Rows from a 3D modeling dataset
————

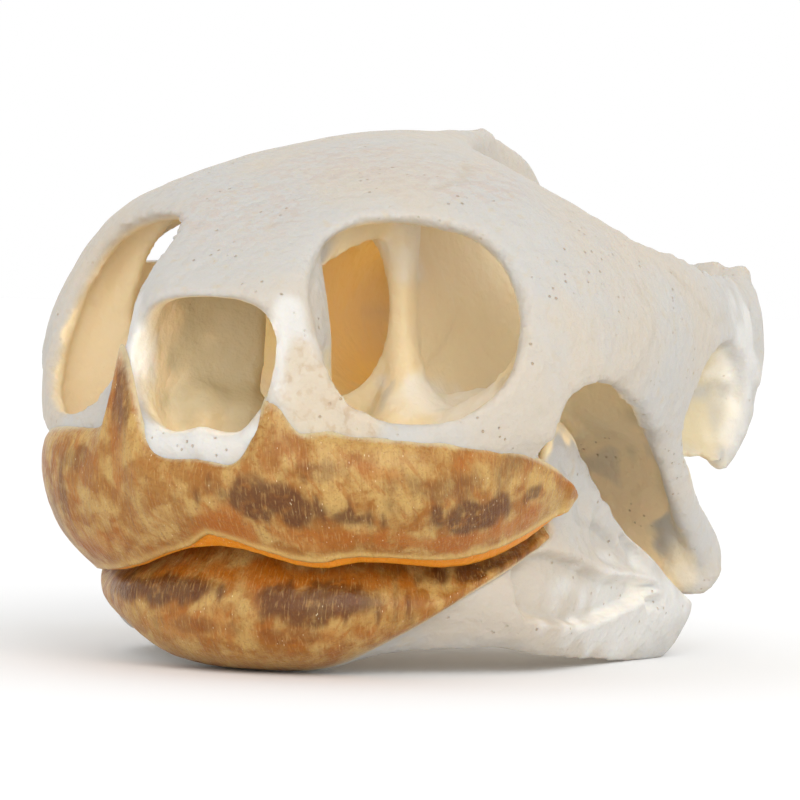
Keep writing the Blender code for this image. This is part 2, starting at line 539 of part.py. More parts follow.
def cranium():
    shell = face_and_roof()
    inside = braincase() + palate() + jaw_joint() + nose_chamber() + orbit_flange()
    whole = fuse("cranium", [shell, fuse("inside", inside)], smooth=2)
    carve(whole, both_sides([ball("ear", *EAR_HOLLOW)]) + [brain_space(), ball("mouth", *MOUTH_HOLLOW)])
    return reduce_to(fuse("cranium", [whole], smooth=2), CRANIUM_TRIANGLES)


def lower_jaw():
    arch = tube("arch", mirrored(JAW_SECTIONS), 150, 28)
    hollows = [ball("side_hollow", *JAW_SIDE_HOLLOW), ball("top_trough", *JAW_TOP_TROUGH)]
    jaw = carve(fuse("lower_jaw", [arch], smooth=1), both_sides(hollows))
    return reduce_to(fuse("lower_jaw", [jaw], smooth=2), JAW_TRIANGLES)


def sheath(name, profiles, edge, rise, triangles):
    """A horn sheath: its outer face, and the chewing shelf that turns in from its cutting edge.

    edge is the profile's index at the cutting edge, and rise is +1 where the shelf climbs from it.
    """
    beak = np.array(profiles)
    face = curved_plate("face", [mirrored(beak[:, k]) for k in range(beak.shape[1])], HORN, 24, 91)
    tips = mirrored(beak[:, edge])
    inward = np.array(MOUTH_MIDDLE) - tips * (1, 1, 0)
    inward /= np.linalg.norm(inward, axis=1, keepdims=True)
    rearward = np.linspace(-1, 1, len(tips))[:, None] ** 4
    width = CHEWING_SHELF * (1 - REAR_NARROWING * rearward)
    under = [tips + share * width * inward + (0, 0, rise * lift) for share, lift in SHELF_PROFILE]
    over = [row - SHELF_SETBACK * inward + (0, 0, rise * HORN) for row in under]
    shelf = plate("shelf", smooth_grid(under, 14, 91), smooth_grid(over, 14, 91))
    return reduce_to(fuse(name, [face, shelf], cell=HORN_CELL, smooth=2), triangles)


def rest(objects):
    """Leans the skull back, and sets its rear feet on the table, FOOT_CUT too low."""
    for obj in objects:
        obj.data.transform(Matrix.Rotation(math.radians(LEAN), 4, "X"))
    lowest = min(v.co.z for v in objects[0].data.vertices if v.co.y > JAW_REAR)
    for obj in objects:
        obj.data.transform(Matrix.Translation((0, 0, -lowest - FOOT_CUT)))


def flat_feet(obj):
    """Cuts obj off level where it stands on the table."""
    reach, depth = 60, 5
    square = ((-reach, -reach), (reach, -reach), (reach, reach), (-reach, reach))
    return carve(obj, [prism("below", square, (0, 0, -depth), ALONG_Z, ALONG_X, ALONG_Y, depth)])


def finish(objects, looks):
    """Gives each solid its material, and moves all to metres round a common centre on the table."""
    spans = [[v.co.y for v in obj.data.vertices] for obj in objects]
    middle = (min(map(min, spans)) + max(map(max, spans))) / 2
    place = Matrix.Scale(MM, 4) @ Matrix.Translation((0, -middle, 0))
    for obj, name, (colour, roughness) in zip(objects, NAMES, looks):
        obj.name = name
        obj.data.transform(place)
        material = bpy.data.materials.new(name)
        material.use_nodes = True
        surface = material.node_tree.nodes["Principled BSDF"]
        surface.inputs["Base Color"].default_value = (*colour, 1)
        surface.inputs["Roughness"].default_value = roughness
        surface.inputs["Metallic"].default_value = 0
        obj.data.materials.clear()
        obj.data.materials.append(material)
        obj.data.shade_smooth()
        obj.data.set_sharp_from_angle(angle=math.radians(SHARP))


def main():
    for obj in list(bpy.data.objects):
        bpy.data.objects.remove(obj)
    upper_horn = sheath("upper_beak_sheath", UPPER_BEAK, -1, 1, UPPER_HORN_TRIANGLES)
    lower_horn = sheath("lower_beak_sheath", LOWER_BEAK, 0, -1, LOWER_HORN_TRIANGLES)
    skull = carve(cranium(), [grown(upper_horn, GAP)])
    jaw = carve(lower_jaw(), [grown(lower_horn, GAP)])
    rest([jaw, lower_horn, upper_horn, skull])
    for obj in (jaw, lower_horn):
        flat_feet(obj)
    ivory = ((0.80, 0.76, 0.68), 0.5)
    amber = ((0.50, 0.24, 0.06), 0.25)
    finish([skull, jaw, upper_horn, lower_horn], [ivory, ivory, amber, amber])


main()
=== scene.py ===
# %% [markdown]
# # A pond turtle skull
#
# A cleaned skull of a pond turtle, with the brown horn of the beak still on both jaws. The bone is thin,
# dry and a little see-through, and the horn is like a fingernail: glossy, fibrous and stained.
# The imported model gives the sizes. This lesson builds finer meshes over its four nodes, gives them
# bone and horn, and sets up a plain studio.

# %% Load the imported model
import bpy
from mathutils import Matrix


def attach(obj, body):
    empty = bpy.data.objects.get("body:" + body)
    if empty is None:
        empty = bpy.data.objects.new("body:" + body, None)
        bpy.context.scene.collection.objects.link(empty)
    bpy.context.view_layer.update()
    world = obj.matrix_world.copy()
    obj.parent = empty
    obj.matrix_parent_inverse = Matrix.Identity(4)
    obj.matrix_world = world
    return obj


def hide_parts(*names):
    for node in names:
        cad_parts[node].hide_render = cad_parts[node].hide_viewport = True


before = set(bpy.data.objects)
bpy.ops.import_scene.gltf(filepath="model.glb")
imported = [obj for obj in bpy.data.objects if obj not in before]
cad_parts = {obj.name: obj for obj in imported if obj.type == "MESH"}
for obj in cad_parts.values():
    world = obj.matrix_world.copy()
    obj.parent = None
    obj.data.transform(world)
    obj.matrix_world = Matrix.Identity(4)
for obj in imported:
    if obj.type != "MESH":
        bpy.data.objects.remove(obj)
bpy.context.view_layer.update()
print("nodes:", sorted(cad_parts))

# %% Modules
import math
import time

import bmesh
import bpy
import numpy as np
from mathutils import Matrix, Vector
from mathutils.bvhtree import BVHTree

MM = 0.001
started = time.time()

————

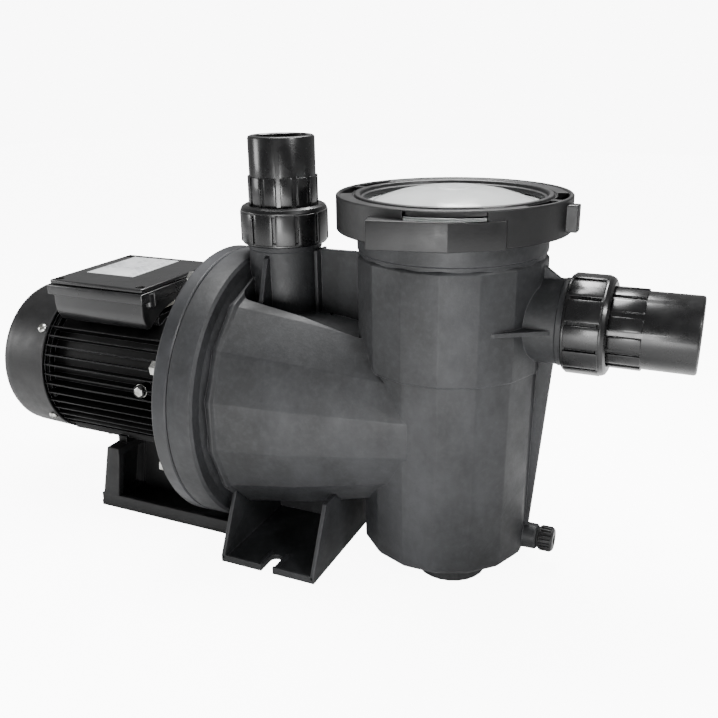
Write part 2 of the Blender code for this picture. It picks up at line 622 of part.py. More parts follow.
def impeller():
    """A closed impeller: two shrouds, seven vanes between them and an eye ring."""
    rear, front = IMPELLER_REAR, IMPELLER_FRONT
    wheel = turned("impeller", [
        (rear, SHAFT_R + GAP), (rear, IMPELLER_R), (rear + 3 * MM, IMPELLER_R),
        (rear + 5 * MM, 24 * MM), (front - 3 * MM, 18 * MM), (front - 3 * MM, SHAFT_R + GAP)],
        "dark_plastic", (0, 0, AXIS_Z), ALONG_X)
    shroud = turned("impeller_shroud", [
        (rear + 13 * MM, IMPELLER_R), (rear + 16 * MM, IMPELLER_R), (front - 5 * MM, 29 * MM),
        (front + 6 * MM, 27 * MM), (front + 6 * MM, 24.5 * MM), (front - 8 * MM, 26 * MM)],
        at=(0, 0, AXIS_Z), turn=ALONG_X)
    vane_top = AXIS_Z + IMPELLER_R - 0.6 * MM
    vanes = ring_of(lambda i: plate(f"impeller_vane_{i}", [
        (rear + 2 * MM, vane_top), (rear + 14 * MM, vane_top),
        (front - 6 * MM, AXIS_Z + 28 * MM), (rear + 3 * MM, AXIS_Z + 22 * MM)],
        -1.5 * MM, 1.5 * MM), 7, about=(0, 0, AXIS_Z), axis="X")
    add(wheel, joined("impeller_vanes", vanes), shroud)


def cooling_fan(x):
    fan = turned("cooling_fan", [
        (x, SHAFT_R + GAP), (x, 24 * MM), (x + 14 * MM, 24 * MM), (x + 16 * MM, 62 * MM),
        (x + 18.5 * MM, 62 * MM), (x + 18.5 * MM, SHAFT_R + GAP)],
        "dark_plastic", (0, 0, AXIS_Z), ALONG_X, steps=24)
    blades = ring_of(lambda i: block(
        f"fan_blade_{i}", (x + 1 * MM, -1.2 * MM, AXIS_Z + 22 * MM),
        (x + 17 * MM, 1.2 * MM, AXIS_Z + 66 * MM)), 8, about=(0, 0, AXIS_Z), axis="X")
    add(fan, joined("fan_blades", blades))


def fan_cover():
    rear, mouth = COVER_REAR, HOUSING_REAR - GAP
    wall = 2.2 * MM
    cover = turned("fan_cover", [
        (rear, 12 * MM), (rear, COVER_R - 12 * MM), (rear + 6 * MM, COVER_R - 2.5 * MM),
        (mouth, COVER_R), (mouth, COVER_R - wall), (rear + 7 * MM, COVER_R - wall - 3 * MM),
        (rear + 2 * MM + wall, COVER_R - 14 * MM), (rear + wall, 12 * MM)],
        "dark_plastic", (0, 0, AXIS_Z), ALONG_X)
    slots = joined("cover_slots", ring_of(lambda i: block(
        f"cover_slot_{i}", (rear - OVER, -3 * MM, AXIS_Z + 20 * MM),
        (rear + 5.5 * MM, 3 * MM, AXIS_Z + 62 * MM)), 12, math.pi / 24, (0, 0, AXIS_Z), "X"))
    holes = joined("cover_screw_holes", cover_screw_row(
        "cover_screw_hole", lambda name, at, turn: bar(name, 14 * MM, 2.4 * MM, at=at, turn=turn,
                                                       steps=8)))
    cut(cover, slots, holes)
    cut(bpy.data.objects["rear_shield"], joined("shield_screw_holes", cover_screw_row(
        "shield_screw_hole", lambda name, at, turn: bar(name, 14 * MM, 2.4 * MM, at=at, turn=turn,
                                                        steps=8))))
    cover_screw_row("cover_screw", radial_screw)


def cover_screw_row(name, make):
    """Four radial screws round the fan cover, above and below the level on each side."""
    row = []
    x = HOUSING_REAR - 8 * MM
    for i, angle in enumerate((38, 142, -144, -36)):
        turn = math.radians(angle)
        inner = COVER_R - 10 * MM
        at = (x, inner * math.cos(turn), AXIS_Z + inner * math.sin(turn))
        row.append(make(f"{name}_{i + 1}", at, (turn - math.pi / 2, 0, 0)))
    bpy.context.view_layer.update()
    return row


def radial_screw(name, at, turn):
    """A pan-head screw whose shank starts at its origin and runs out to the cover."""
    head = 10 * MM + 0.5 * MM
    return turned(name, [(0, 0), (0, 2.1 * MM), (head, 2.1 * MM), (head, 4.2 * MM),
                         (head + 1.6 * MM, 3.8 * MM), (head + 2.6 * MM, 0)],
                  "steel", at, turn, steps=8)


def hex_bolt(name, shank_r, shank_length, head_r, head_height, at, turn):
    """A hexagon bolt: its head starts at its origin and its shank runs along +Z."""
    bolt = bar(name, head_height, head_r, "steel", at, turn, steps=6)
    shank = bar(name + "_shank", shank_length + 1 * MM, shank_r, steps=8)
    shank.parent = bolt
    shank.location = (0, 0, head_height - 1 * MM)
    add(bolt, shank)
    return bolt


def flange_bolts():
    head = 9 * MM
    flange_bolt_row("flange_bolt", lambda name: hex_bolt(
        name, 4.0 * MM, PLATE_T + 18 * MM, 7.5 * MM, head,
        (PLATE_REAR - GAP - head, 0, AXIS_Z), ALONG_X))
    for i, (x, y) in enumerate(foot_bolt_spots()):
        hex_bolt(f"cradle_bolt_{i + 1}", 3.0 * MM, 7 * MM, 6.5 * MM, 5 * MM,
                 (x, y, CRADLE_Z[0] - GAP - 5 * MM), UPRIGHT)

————

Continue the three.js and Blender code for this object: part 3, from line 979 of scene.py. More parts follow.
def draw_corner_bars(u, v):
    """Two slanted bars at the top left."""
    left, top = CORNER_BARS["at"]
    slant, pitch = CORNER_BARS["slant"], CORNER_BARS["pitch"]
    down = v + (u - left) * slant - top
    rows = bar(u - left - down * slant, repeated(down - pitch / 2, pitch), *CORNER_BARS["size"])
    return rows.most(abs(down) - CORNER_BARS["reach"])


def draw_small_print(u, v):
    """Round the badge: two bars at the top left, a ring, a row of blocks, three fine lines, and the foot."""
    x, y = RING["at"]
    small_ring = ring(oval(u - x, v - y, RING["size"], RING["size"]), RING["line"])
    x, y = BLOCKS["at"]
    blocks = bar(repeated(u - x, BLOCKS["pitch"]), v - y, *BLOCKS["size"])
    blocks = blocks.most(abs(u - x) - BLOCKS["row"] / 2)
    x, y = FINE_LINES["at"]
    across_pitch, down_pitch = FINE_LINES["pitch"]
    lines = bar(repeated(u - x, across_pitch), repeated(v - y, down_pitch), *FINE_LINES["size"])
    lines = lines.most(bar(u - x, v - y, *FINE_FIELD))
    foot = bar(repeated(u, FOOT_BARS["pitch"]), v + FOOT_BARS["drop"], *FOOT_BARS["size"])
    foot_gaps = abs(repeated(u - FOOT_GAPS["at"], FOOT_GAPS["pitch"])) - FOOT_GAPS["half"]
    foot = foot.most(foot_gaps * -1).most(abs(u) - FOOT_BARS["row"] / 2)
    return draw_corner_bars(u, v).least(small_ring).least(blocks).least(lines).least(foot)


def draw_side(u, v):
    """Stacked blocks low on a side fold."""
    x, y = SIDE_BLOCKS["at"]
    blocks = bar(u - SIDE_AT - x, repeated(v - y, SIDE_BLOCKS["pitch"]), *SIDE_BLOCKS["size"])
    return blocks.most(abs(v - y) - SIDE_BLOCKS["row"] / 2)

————

Stated exercise
Extract exactly and only these lines: the line containing "obj.data.transform(world)", the line containing "started = time.time()", and every line between them.

Answer to the problem
    obj.data.transform(world)
    obj.matrix_world = Matrix.Identity(4)
for obj in imported:
    if obj.type != "MESH":
        bpy.data.objects.remove(obj)
bpy.context.view_layer.update()
print("nodes:", sorted(cad_parts))

# %% Modules
import math
import time

import bmesh
import bpy
import numpy as np
from mathutils import Matrix, Vector
from mathutils.bvhtree import BVHTree

MM = 0.001
started = time.time()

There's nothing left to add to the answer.